> **RECORDED INFORMATION**

● ● ●

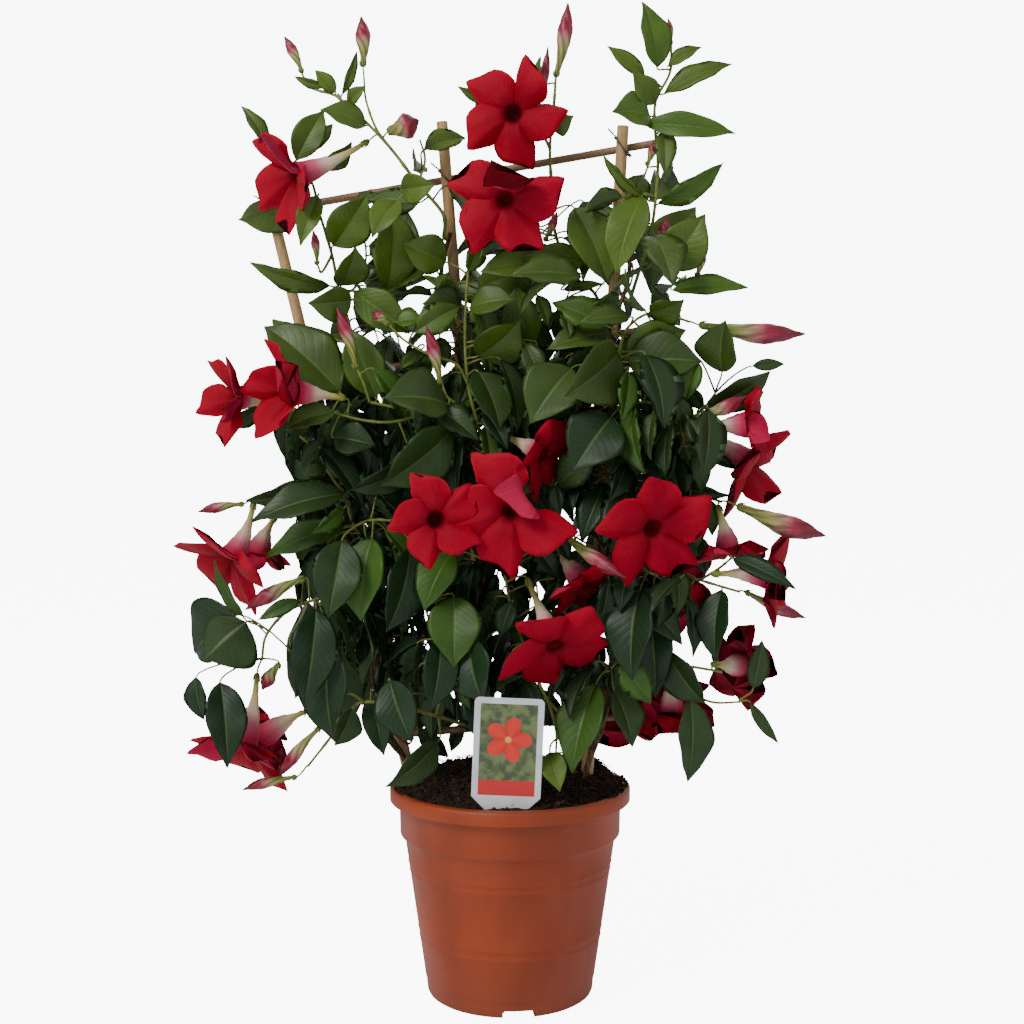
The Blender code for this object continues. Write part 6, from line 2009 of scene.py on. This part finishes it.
def topOfSoil(x, y):
    return soilHeight(x, y) + soilBumps(x, y) + 0.3 * mm


def rimPatch():
    # two stretches of the rim where soil has spilled, right and left of the front
    bm = bmesh.new()
    for start, end in ((-34.0, 14.0), (172.0, 208.0)):
        before = None
        for step in range(15):
            angle = math.radians(start + (end - start) * step / 14)
            pair = [
                bm.verts.new((radius * math.cos(angle), radius * math.sin(angle), potSet["height"] + 0.7 * mm))
                for radius in (potSet["bandRadius"] - 2 * mm, potSet["lipRadius"] - 2 * mm)
            ]
            if before:
                bm.faces.new((before[0], before[1], pair[1], pair[0]))
            before = pair
    mesh = bpy.data.meshes.new("rimPatch")
    bm.to_mesh(mesh)
    bm.free()
    return mesh


edge = potSet["bandRadius"] - 2.8 * mm
area = math.pi * edge * edge
crumbs = scatterOn(
    "peatCrumbs", soilPatch(3 * mm, edge, topOfSoil), crumbShape(), finishes["crumb"],
    {"Density": soilSet["crumbs"] / area, "Least": 0.4, "Most": 1.9, "Seed": soilSet["seed"]},
)
addPiece("peatCrumbs", crumbs, finishes["crumb"], "peat")
clods = scatterOn(
    "peatClods", soilPatch(3 * mm, edge - 3 * mm, topOfSoil), crumbShape(), finishes["crumb"],
    {"Density": soilSet["clods"] / area, "Least": 1.8, "Most": 4.2, "Seed": soilSet["seed"] + 3},
)
addPiece("peatClods", clods, finishes["crumb"], "peat")
fibres = scatterOn(
    "peatFibres", soilPatch(3 * mm, edge - 2 * mm, topOfSoil), fibreShape(), finishes["crumb"],
    {"Density": soilSet["fibres"] / area, "Least": 0.6, "Most": 1.6, "Tilt": 1.2, "Seed": soilSet["seed"] + 1},
)
addPiece("peatFibres", fibres, finishes["crumb"], "peat")
spilled = scatterOn(
    "peatOnRim", rimPatch(), crumbShape(), finishes["crumb"],
    {"Density": 260000.0, "Least": 0.35, "Most": 1.5, "Seed": soilSet["seed"] + 2},
)
addPiece("peatOnRim", spilled, finishes["crumb"], "peat")
print("soil made:", len(crumbs.polygons) + len(fibres.polygons) + len(spilled.polygons), "loose faces")


# Plant label
labelSet = {
    "width": 53.0 * mm,
    "height": 88.0 * mm,
    "thick": 0.9 * mm,
    "corner": 4.0 * mm,
    "chamfer": 10.0 * mm,
    "stakeWidth": 30.0 * mm,
    "stakeLength": 36.0 * mm,
    "foot": (505, 814, 83.5),
    "head": (510, 698, 92),
}


def makeLabel():
    head = seen(*labelSet["head"])
    down = (seen(*labelSet["foot"]) - head).normalized()
    out = down.cross(Vector((1, 0, 0))).normalized()
    across = out.cross(down).normalized()
    half = labelSet["width"] / 2
    corner = labelSet["corner"]
    height = labelSet["height"]
    outline = []
    for step in range(9):
        angle = math.radians(90.0 - 90.0 * step / 8)
        outline.append((half - corner + corner * math.cos(angle), corner - corner * math.sin(angle)))
    outline += [
        (half, height - labelSet["chamfer"]),
        (half - labelSet["chamfer"], height),
        (labelSet["stakeWidth"] / 2 - 1 * mm, height + 2 * mm),
        (labelSet["stakeWidth"] / 3, height + labelSet["stakeLength"] * 0.7),
        (1.5 * mm, height + labelSet["stakeLength"]),
    ]
    outline = outline + [(-x, y) for x, y in reversed(outline)]
    heap = newHeap()
    rings = []
    marks = []
    traits = []
    bevel = 0.22 * mm
    for inset, depth, printed in ((bevel, -1.0, 0.0), (0.0, -0.6, 0.0), (0.0, 0.6, 0.0), (bevel, 1.0, 1.0)):
        ring = []
        mark = []
        for x, y in outline:
            x -= math.copysign(inset, x)
            y = y + inset if y < height / 2 else y - inset
            ring.append(head + across * x + down * y + out * (labelSet["thick"] / 2 * depth))
            mark.append((0.5 + x / labelSet["width"], 1.0 - y / height))
        rings.append(ring)
        marks.append(mark)
        traits.append([(printed, 0.0, 0.5)] * len(ring))
    addLoft(heap, rings, marks, traits)
    mesh = meshOfHeap("plantLabel", heap)
    for polygon in mesh.polygons:
        polygon.use_smooth = False
    return mesh


addPiece("plantLabel", makeLabel(), finishes["card"], "label_plastic", "label")
print("label made")


# Floor, light and sky
lightSet = {
    "floor": (0.90, 0.905, 0.91),
    "sky": (0.93, 0.96, 1.0),
    "skyStrength": 0.55,
    "skyShown": 9.0,  # what the camera sees behind the floor
    "floorGlow": 9.6,
    "lamps": [
        # name, place, size, watts, colour
        ("keyLamp", (-1.3, -1.5, 2.0), 1.2, 42.0, (1.0, 0.98, 0.95)),
        ("fillLamp", (1.7, -1.2, 1.2), 1.8, 3.6, (0.93, 0.96, 1.0)),
        ("backLamp", (0.4, 1.8, 2.0), 1.6, 14.0, (0.95, 0.97, 1.0)),
    ],
}


def addLamp(name, place, size, watts, colour):
    lamp = bpy.data.lights.new(name, "AREA")
    lamp.shape = "DISK"
    lamp.size = size
    lamp.energy = watts
    lamp.color = colour
    holder = newObject(name, lamp)
    holder.location = place
    holder.rotation_euler = (Vector((0, 0, 0.42)) - Vector(place)).to_track_quat("-Z", "Y").to_euler()


for lamp in lightSet["lamps"]:
    addLamp(*lamp)
world = bpy.data.worlds.new("softSky")
world.use_nodes = True
world.node_tree.nodes["Background"].inputs[0].default_value = (*lightSet["sky"], 1.0)
seenBy = putNode(world.node_tree, "ShaderNodeLightPath").outputs["Is Camera Ray"]
shown = calc(world.node_tree, "MULTIPLY", seenBy, lightSet["skyShown"] - lightSet["skyStrength"])
shown = calc(world.node_tree, "ADD", shown, lightSet["skyStrength"])
world.node_tree.links.new(shown, world.node_tree.nodes["Background"].inputs[1])
bpy.context.scene.world = world

bm = bmesh.new()
bmesh.ops.create_grid(bm, x_segments=1, y_segments=1, size=6.0)
floorMesh = bpy.data.meshes.new("floor")
bm.to_mesh(floorMesh)
bm.free()
floor = newObject("floor", floorMesh)
floorFinish, tree, shader = newFinish("paleFloor", 0.9, 0.2)
shader.inputs["Base Color"].default_value = (*lightSet["floor"], 1.0)
seenBy = putNode(tree, "ShaderNodeLightPath").outputs["Is Camera Ray"]
shader.inputs["Emission Color"].default_value = (*lightSet["floor"], 1.0)
tree.links.new(times(tree, seenBy, lightSet["floorGlow"]), shader.inputs["Emission Strength"])
floorMesh.materials.append(floorFinish)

● ● ●

> **AIM OF THE EXERCISE**
Output every line above without altering anything.

> **RESPONSE TO THIS EXERCISE**
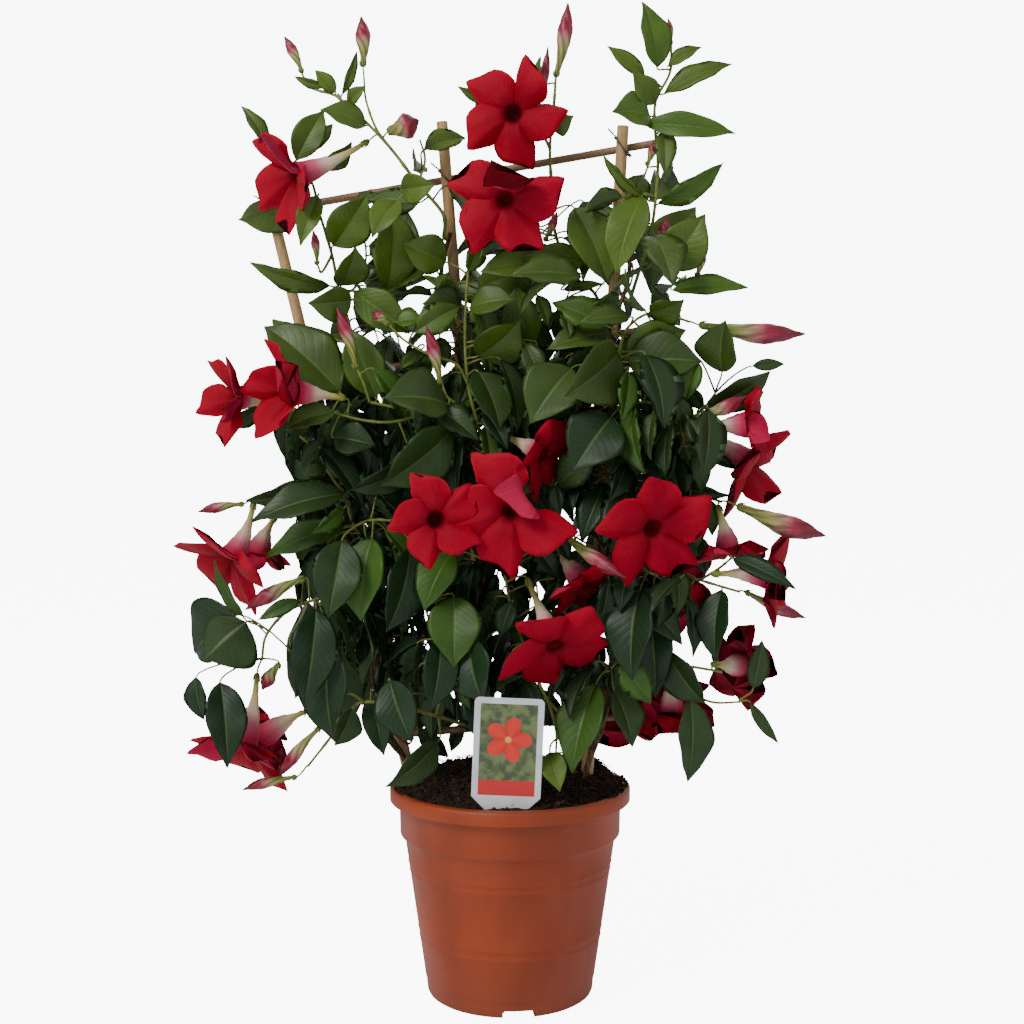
The Blender code for this object continues. Write part 6, from line 2009 of scene.py on. This part finishes it.
def topOfSoil(x, y):
    return soilHeight(x, y) + soilBumps(x, y) + 0.3 * mm


def rimPatch():
    # two stretches of the rim where soil has spilled, right and left of the front
    bm = bmesh.new()
    for start, end in ((-34.0, 14.0), (172.0, 208.0)):
        before = None
        for step in range(15):
            angle = math.radians(start + (end - start) * step / 14)
            pair = [
                bm.verts.new((radius * math.cos(angle), radius * math.sin(angle), potSet["height"] + 0.7 * mm))
                for radius in (potSet["bandRadius"] - 2 * mm, potSet["lipRadius"] - 2 * mm)
            ]
            if before:
                bm.faces.new((before[0], before[1], pair[1], pair[0]))
            before = pair
    mesh = bpy.data.meshes.new("rimPatch")
    bm.to_mesh(mesh)
    bm.free()
    return mesh


edge = potSet["bandRadius"] - 2.8 * mm
area = math.pi * edge * edge
crumbs = scatterOn(
    "peatCrumbs", soilPatch(3 * mm, edge, topOfSoil), crumbShape(), finishes["crumb"],
    {"Density": soilSet["crumbs"] / area, "Least": 0.4, "Most": 1.9, "Seed": soilSet["seed"]},
)
addPiece("peatCrumbs", crumbs, finishes["crumb"], "peat")
clods = scatterOn(
    "peatClods", soilPatch(3 * mm, edge - 3 * mm, topOfSoil), crumbShape(), finishes["crumb"],
    {"Density": soilSet["clods"] / area, "Least": 1.8, "Most": 4.2, "Seed": soilSet["seed"] + 3},
)
addPiece("peatClods", clods, finishes["crumb"], "peat")
fibres = scatterOn(
    "peatFibres", soilPatch(3 * mm, edge - 2 * mm, topOfSoil), fibreShape(), finishes["crumb"],
    {"Density": soilSet["fibres"] / area, "Least": 0.6, "Most": 1.6, "Tilt": 1.2, "Seed": soilSet["seed"] + 1},
)
addPiece("peatFibres", fibres, finishes["crumb"], "peat")
spilled = scatterOn(
    "peatOnRim", rimPatch(), crumbShape(), finishes["crumb"],
    {"Density": 260000.0, "Least": 0.35, "Most": 1.5, "Seed": soilSet["seed"] + 2},
)
addPiece("peatOnRim", spilled, finishes["crumb"], "peat")
print("soil made:", len(crumbs.polygons) + len(fibres.polygons) + len(spilled.polygons), "loose faces")


# Plant label
labelSet = {
    "width": 53.0 * mm,
    "height": 88.0 * mm,
    "thick": 0.9 * mm,
    "corner": 4.0 * mm,
    "chamfer": 10.0 * mm,
    "stakeWidth": 30.0 * mm,
    "stakeLength": 36.0 * mm,
    "foot": (505, 814, 83.5),
    "head": (510, 698, 92),
}


def makeLabel():
    head = seen(*labelSet["head"])
    down = (seen(*labelSet["foot"]) - head).normalized()
    out = down.cross(Vector((1, 0, 0))).normalized()
    across = out.cross(down).normalized()
    half = labelSet["width"] / 2
    corner = labelSet["corner"]
    height = labelSet["height"]
    outline = []
    for step in range(9):
        angle = math.radians(90.0 - 90.0 * step / 8)
        outline.append((half - corner + corner * math.cos(angle), corner - corner * math.sin(angle)))
    outline += [
        (half, height - labelSet["chamfer"]),
        (half - labelSet["chamfer"], height),
        (labelSet["stakeWidth"] / 2 - 1 * mm, height + 2 * mm),
        (labelSet["stakeWidth"] / 3, height + labelSet["stakeLength"] * 0.7),
        (1.5 * mm, height + labelSet["stakeLength"]),
    ]
    outline = outline + [(-x, y) for x, y in reversed(outline)]
    heap = newHeap()
    rings = []
    marks = []
    traits = []
    bevel = 0.22 * mm
    for inset, depth, printed in ((bevel, -1.0, 0.0), (0.0, -0.6, 0.0), (0.0, 0.6, 0.0), (bevel, 1.0, 1.0)):
        ring = []
        mark = []
        for x, y in outline:
            x -= math.copysign(inset, x)
            y = y + inset if y < height / 2 else y - inset
            ring.append(head + across * x + down * y + out * (labelSet["thick"] / 2 * depth))
            mark.append((0.5 + x / labelSet["width"], 1.0 - y / height))
        rings.append(ring)
        marks.append(mark)
        traits.append([(printed, 0.0, 0.5)] * len(ring))
    addLoft(heap, rings, marks, traits)
    mesh = meshOfHeap("plantLabel", heap)
    for polygon in mesh.polygons:
        polygon.use_smooth = False
    return mesh


addPiece("plantLabel", makeLabel(), finishes["card"], "label_plastic", "label")
print("label made")


# Floor, light and sky
lightSet = {
    "floor": (0.90, 0.905, 0.91),
    "sky": (0.93, 0.96, 1.0),
    "skyStrength": 0.55,
    "skyShown": 9.0,  # what the camera sees behind the floor
    "floorGlow": 9.6,
    "lamps": [
        # name, place, size, watts, colour
        ("keyLamp", (-1.3, -1.5, 2.0), 1.2, 42.0, (1.0, 0.98, 0.95)),
        ("fillLamp", (1.7, -1.2, 1.2), 1.8, 3.6, (0.93, 0.96, 1.0)),
        ("backLamp", (0.4, 1.8, 2.0), 1.6, 14.0, (0.95, 0.97, 1.0)),
    ],
}


def addLamp(name, place, size, watts, colour):
    lamp = bpy.data.lights.new(name, "AREA")
    lamp.shape = "DISK"
    lamp.size = size
    lamp.energy = watts
    lamp.color = colour
    holder = newObject(name, lamp)
    holder.location = place
    holder.rotation_euler = (Vector((0, 0, 0.42)) - Vector(place)).to_track_quat("-Z", "Y").to_euler()


for lamp in lightSet["lamps"]:
    addLamp(*lamp)
world = bpy.data.worlds.new("softSky")
world.use_nodes = True
world.node_tree.nodes["Background"].inputs[0].default_value = (*lightSet["sky"], 1.0)
seenBy = putNode(world.node_tree, "ShaderNodeLightPath").outputs["Is Camera Ray"]
shown = calc(world.node_tree, "MULTIPLY", seenBy, lightSet["skyShown"] - lightSet["skyStrength"])
shown = calc(world.node_tree, "ADD", shown, lightSet["skyStrength"])
world.node_tree.links.new(shown, world.node_tree.nodes["Background"].inputs[1])
bpy.context.scene.world = world

bm = bmesh.new()
bmesh.ops.create_grid(bm, x_segments=1, y_segments=1, size=6.0)
floorMesh = bpy.data.meshes.new("floor")
bm.to_mesh(floorMesh)
bm.free()
floor = newObject("floor", floorMesh)
floorFinish, tree, shader = newFinish("paleFloor", 0.9, 0.2)
shader.inputs["Base Color"].default_value = (*lightSet["floor"], 1.0)
seenBy = putNode(tree, "ShaderNodeLightPath").outputs["Is Camera Ray"]
shader.inputs["Emission Color"].default_value = (*lightSet["floor"], 1.0)
tree.links.new(times(tree, seenBy, lightSet["floorGlow"]), shader.inputs["Emission Strength"])
floorMesh.materials.append(floorFinish)